Hoy no tengo nada que decir.
Hay millones de temas bailando
en las ondas de radio y televisión, infinitas palabras en los periódicos,
revistas, blogs, libros. Son muchos los temas que podría tocar, y sin embargo,
la peor situación a la que se puede enfrentar aquel que de la narración escrita
hace su vicio ha llegado: el síndrome del folio en blanco.
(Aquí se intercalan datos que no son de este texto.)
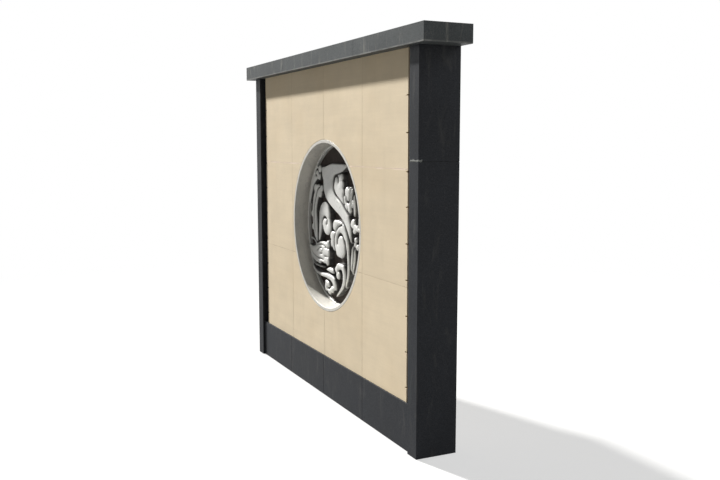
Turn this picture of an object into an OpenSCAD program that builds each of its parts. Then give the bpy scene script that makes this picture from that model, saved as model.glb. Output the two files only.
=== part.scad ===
// Garden feature wall with a round moon opening: granite columns and lintel, a sandstone slab
// face on a masonry core, and a round niche holding carved cloud scrolls.
// Millimetres. X runs along the wall, Y runs from the front (-Y) to the back, Z is up.

/* [Columns] */
// Clear width between the two columns
clear_w = 2440; // [2300:10:3000]
// Width of each column, along the wall
column_w = 100; // [60:5:200]
// Depth of each column, front to back
column_d = 250; // [225:5:350]
// Height of the columns, from the ground to the underside of the lintel
column_h = 2200; // [1950:10:2600]

/* [Lintel] */
// Thickness of the lintel
lintel_h = 100; // [60:5:200]
// How far the lintel stands in front of the columns
lintel_front = 40; // [10:5:100]
// How far the lintel runs past the outer face of each column
lintel_end = 115; // [20:5:300]
// Length of the middle one of the three lintel stones
lintel_mid_l = 1200; // [600:20:1800]

/* [Base course] */
// Height of the base course under the slabs
base_h = 270; // [100:10:400]
// How far the base course stands in front of the slab face
base_step = 10; // [0:1:20]

/* [Slab face] */
// Thickness of the sandstone slabs
slab_t = 30; // [20:1:50]
// Depth of the slab face behind the front of the columns
slab_recess = 25; // [15:1:60]
// Open shadow gap between the slabs and each column
shadow_gap = 60; // [30:1:100]
// How far the inner slabs of a course reach past the stone lining of the opening
slab_margin = 20; // [10:5:150]
// Width of the open joint between slabs
slab_joint = 3; // [1:0.5:8]

/* [Edge clips] */
// Height between the clips that hold the slab edges
clip_pitch = 200; // [120:10:400]
// Height of the lowest clip above the base course
clip_first = 80; // [40:10:150]
// Length of a clip along the wall
clip_l = 40; // [20:1:60]
// Height of a clip
clip_h = 5; // [3:0.5:10]
// How far a clip stands out of the core
clip_d = 18; // [8:1:26]

/* [Moon opening] */
// Diameter of the opening inside its stone lining
opening_d = 1100; // [900:10:1120]
// Height of the middle of the opening above the ground
opening_z = 1150; // [1000:10:1400]
// Thickness of the stone lining round the opening
lining_t = 20; // [10:1:25]
// Depth of the niche from the slab face to the backing disc
niche_depth = 125; // [90:5:150]
// Thickness of the backing disc
backing_t = 20; // [10:1:30]
// Open joint between the lining and the slabs cut round it
lining_joint = 2; // [1:0.5:6]

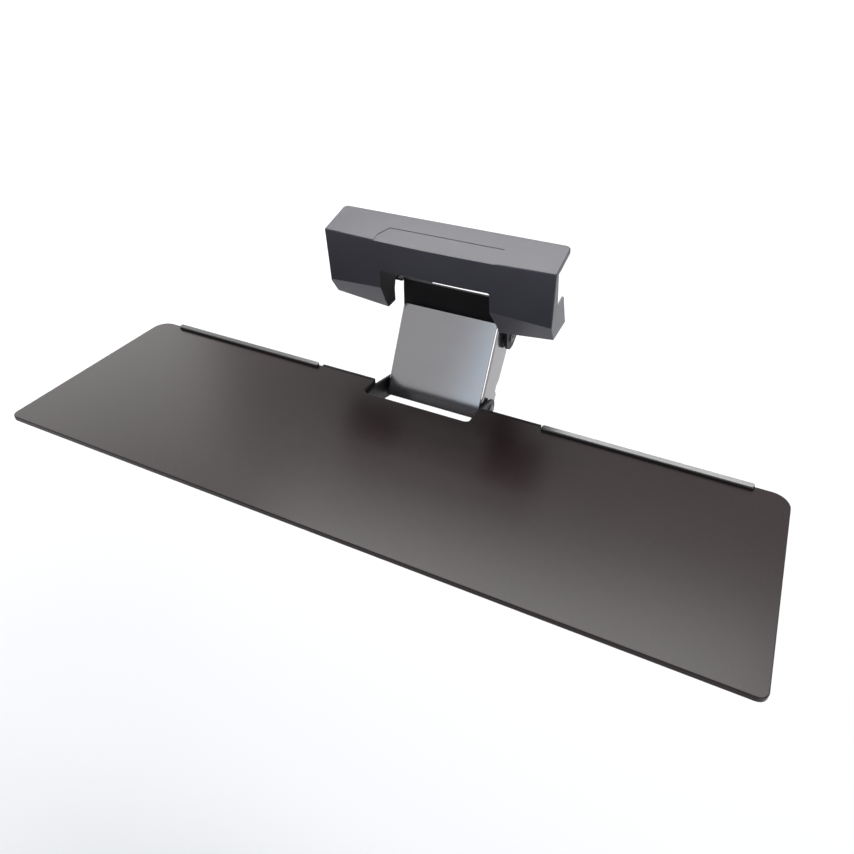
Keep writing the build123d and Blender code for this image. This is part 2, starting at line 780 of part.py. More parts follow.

Quizá les podría interesar un tema político, social,
cultural, musical… no lo sé. El caso es que hoy tengo la sensación de que todo
lo que puedo contarles ya ha sido dicho o escrito, con mayor o menor acierto,
en alguna otra parte.
Sin embargo, ya lo ven. Aquí estoy yo juntando letras sin
tener la más remota idea de qué es lo quiero transmitirles, y ustedes leyéndolo
a pesar de mi advertencia inicial. ¡Ya les vale!, la curiosidad les come, ¿¡eh,
pillines!?
No se preocupen, yo
también soy lector, y sé que basta con que alguien comience diciendo que no va
a contar nada para que uno siga enganchado a la línea a la espera de descubrir…¿Qué?.
…Pues eso, yo tampoco lo sé. Supongo que la posibilidad de descubrir algo nuevo
es lo que nos lleva a untarnos las pupilas en paciencia y seguir caminando por
cada palabra, coma, punto, oración… a la espera del descubrimiento.
Pero no quiero ser deshonesto con ustedes, y por ello les
advierto de que aquí no hay sorpresa. Es solo la necesidad del que aprende a
comunicarse con la escritura la que lleva al escribiente a rellenar un folio
incluso cuando tiene poco o nada que decir. Como cuando un astronauta pulsa un
botoncito para lanzar una señal sonora a la tierra con la única intención de
indicarles que sigue allí, que está vivo. Aunque en realidad este rito esconde
mucho más que una acción de rutina para tranquilizar al receptor. También
conlleva una petición de atención, una súplica para que al otro lado alguien
lleve su pensamiento hacia el emisor. Para huir de la soledad.
Y es que no hay oficio más solitario ni oficiante con más
necesidad de encuentro que la del escritor. Hay algo brutal dentro del que ejerce con la
pluma que le obliga a utilizar la narración como una válvula de escape vital.
En realidad, el literato escribe siempre para sí mismo. Para expulsar sus
demonios, para aliviar sus dudas, para desinflar sus miedos o para confesar que
no sabe. No existe un gran escritor que rellene con soluciones y respuestas las
páginas de sus libros. Los grandes escritores las llenan de dudas, de
preguntas, de inquietudes, de angustias…
Y lo hacen porque escriben para sí mismos, aunque al mismo
tiempo utilicen el medio para contactar con el lector, es decir, para no
tragarse en solitario sus miserias, es decir (otra vez), para huir de la
soledad.
Los que no poseen este problema, aquellos que consiguieron
vencer sus miedos, dudas, inquietudes…etc, esos… esos no escriben. Y si hacen
algo lo plasman en forma de manual, sin ninguna gracia literaria. Lejos de un
estilo inconfundible y trabajado como el que utilizan los grandes
narradores. ¡Es lógico!, son sabios. No
necesitan vomitar sobre un folio porque están limpios. Jesucristo, Buda,
Sócrates, Osho… no escribieron una línea jamás. No tenían que buscar la belleza
porque ya la habían encontrado y preferían disfrutarla a escribir sobre ella.
Normal, ¿o acaso usted, suponiéndolo, por ejemplo, un buen bebedor de cerveza, preferiría
hablar sobre las bondades de una rubia fresquita y espumosa en lugar de trincársela?
La narración queda reservada para aquellos que sueñan con la cerveza, pero que
no pueden (o no se atreven) a bebérsela.
Bueno… a lo tonto a lo tonto me han salido unas cuantas
líneas. Por hoy es suficiente. Mientras busco la manera de agenciarme una buena
birra voy a seguir soñando que un día dejaré de tener la necesidad de escribir.